Jacqueline Mars (born October 10, 1939) is an American heiress and investor. She is the daughter of Audrey Ruth (Meyer) and Forrest Mars, Sr., and the granddaughter of Frank C. Mars, founders of the American candy company Mars, Incorporated. As of October 2022, she was ranked by Bloomberg Billionaires Index as the 22nd richest person in the world, with a net worth of US$53 billion.

Early life 
Jacqueline Mars was born on October 10, 1939. She was graduated from Miss Hall's School, located in Pittsfield, Massachusetts. Mars participated as an equestrian in many horse shows during her youth. She is a 1961 graduate of Bryn Mawr College and her degree is in anthropology.

Career 
Mars is an heiress among the members of the Mars family that founded and owns Mars Incorporated, holding shares in the company. As a member of the family, her shares of Mars, Inc. and other assets were estimated by Forbes magazine in January 2019 to be worth $23.5 billion, making her the 18th richest American, and #34 on its list of "The World's Billionaires". Mars was active in Mars, Inc. from 1982, when she joined the company as food product group president. She retired in 2001. In June 2019, Forbes listed her as the wealthiest resident living in Virginia, with an estimated 28.1 billion dollar net worth.

Personal life 
Mars married David H. Badger in 1961. They had three children: Alexandra Badger born , Stephen M. Badger born , and Christa M. Badger born . She divorced Badger in 1984. 

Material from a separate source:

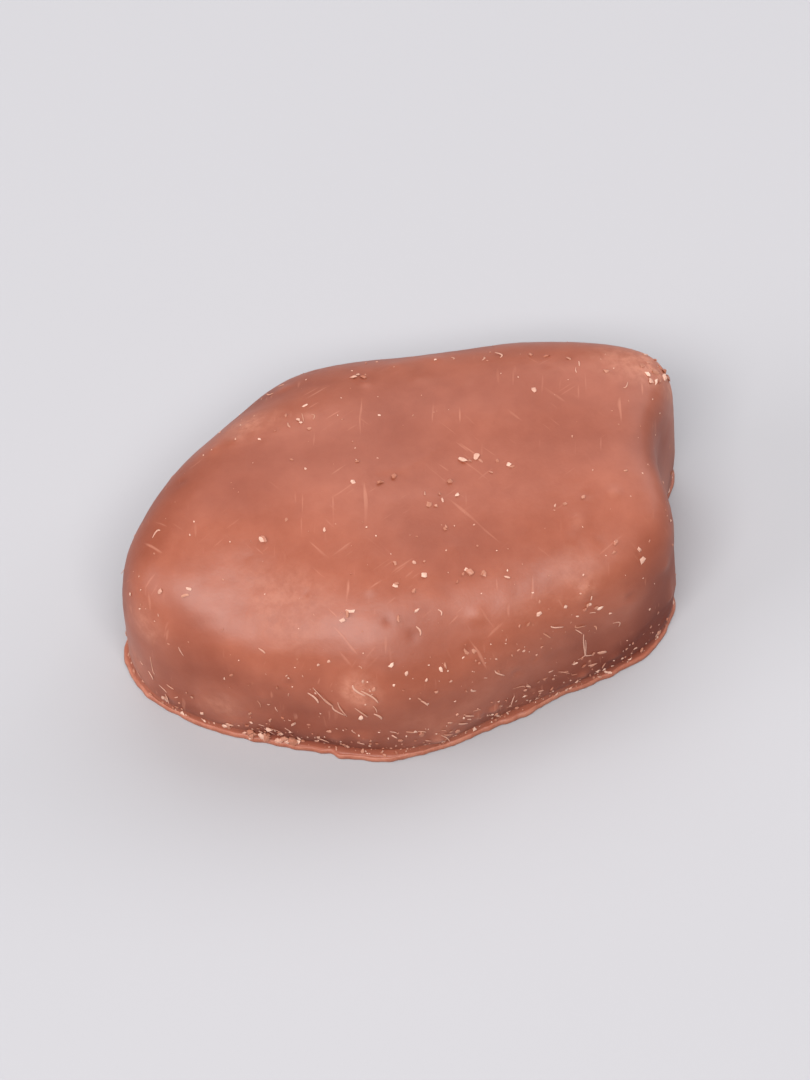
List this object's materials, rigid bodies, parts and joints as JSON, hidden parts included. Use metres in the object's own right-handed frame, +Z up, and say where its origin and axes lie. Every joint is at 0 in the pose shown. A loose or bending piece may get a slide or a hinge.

She married Harold 'Hank' Vogel in 1986, with whom she resided in Bedminster, New Jersey. They divorced in 1994.

Mars is a trustee of the U.S. Equestrian Team. She owns a working organic farm that is protected in perpetuity by the Land Trust of Virginia. She sits on the board of directors for both the Washington National Opera and the National Sporting Library and Fine Arts Museum. Mars also sits on the National Advisory Council of the Journey through Hallowed Ground, a foundation promoting American heritage in the region stretching from Gettysburg, Pennsylvania to Monticello, the home of Thomas Jefferson that is situated just outside Charlottesville, Virginia. 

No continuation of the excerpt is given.